Lafadz asli kedua ayat di atas menggunakan kata "am hasibtum" yang asal katanya dari hasiba-yahsibu maknanya adalah menghitung (counting-computing-calculating-listing). Ayat ini bukan melarang seseorang untuk melakukan penghitungan, namun justru isyarat untuk mengerjakannya, namun dalam hal ini Allah Subhanahu wa ta’ala mengoreksi cara menghitungnya. Jangan sampai seseorang merasa sudah menghitung bahwa dirinya masuk surga, sementara melupakan beberapa elemen penting. Diantaranya bahwa mereka akan diuji atau memenuhi panggilan berjihad.

Dari Syaddan bin Aus Radhiyallahu ‘anhu. berkata bahwa Rasulullah Shallallahu ‘alaihi wa sallam bersabda, "Orang yang cerdas itu adalah yang menghitung dirinya di dunia sebelum dihitung di hari kiamat. Dan yang bekerja untuk masa sesudah kematiannya. Dan orang yang lemah itu adalah yang mengikuti hawa nafsunya tapi berharap kepada Allah" (HR. Tirmizy dan beliau menghasankannya).

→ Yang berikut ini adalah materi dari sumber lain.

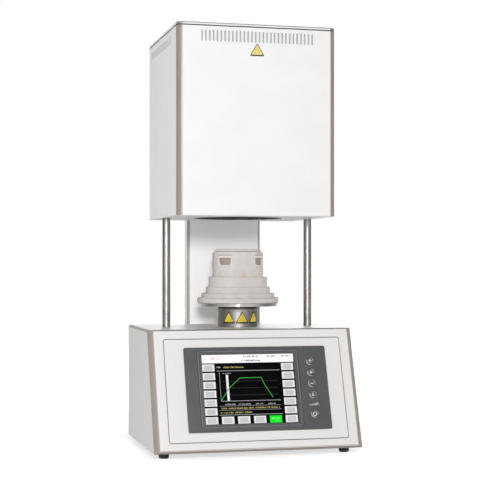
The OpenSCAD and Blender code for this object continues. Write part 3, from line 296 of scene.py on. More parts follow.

Diriwayatkan bahwa Umar Radhiyallahu ‘anhu berkata, "Hitung-hitunglah dirimu sebelum kamu dihitung di hari kiamat."

Maimun bin Mahran berkata, "Tidaklah seorang hamba Allah itu bertaqwa, kecuali dia menghitung-hitung dirinya sebagaimana dia menghitung rekannya, darimana makannya dan pakaiannya."